Salary should be planned at the employee level. When listing employees, be sure to code them by department so the expenses can appear in the group’s final budget. Benefits and taxes should be calculated according to general rules and charged to the department.

2013 Update:

There’s nothing controversial here. I’d add that a budgeting system also needs to track full time equivalents (FTEs) so senior management can understand the level of effort going to each department. A recent budget analysis I did found that FTEs explained 95% of the opex variance among departments, so a strong personnel module is essential to the budgeting process.

2004 View: Other categories should follow the 80/20 rule.

One recent client was budgeting over forty items for each department. Relatively simple analysis showed that 15 categories accounted for 90% of expenses. So these categories were budgeted directly and the remaining categories were budgeted using one “Other” line. Should corporate require displaying detail for the extra 25 accounts, create an allocation process to fill out detailed general ledger accounts from the Other line using historical ratios. Granted, it is an extra step, but the time savings up front from not focusing on minor items frees up the time to do this simple process at the end.

2013 Update:

There is often a process of translating the final budgeting product to something that can be loaded into the general ledger system, and the idea of allocating from a bucket of the last 10-20% above is one example of that. You need to make sure that this category doesn’t fall prey to cuts when managers are trying to force the budget into a specific number. When the line items were individual and smaller this was a harder target, but by grouping them it’s now large enough to be vulnerable to attack.

2004 View: Plan often.

Annual plans are a relic of a bygone era. Conditions change rapidly and require us to respond rapidly. Fortunately, we have the technology to do so. Budgets should be re-set quarterly and the annual budget process should not be significantly different from the quarterly budget forecast. Of course this raises issues about whether managers will sandbag the last three quarters of the forecast since it will be redone in three months, but there are numerous ways to discourage this behavior.

2013 Update:

I see only the fastest-changing, most dynamic organizations engaging in quarterly budgeting exercises, and typically it’s done in a smaller team than the annual effort. For most companies, the annual budget approved in the fall is still the touchstone against which the company will be measured throughout the year.
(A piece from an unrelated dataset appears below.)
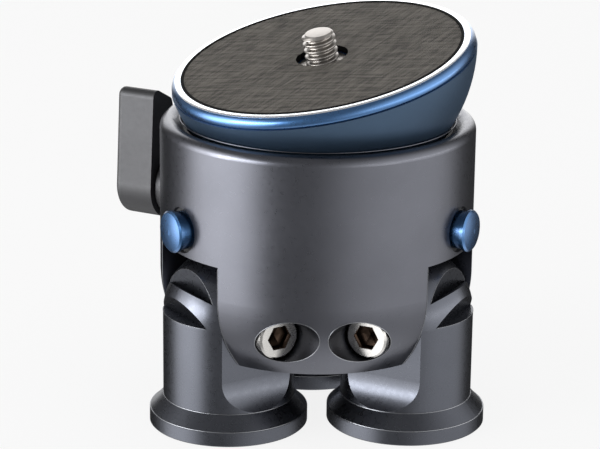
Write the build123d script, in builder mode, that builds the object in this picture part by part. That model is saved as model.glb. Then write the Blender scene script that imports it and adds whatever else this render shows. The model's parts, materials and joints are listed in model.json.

Back in 2004 I had specific recommendations:

  • Plan and review at a higher level than is traditional.
  • Create a process efficient enough to be used quarterly, if not monthly.
  • Ensure spending can be tracked against the budget.
Now I’d add a few more:

I see only the fastest-changing, most dynamic organizations engaging in quarterly budgeting exercises, and typically it’s done in a smaller team than the annual effort. For most companies, the annual budget approved in the fall is still the touchstone against which the company will be measured throughout the year.
  • Have a centralized database for shared access to information.
    You know I’m a major spreadsheet fan, and it’s still easy to admit that an Excel-only budgeting process has significant weaknesses. Only one person really has access to the final data for reporting purposes, and this slows production during crunch time. There are many commercial products that can take data from Excel and share it with a group, and finance groups should adopt one of these.

  • Implement strong version control.
    Changes happen quickly at crunch time. If you’re using spreadsheets, save frequently with date and time stamps and note the changes from version to version. Don’t let the base file fork as when two people work on copies at the same time!

  • Design output before the process begins.
    This is really a generic step for any analysis, but it sure helps if you know where you’re trying to go. Knowing the output required at the end lets staff customize tools before you’re reviewing numbers after midnight.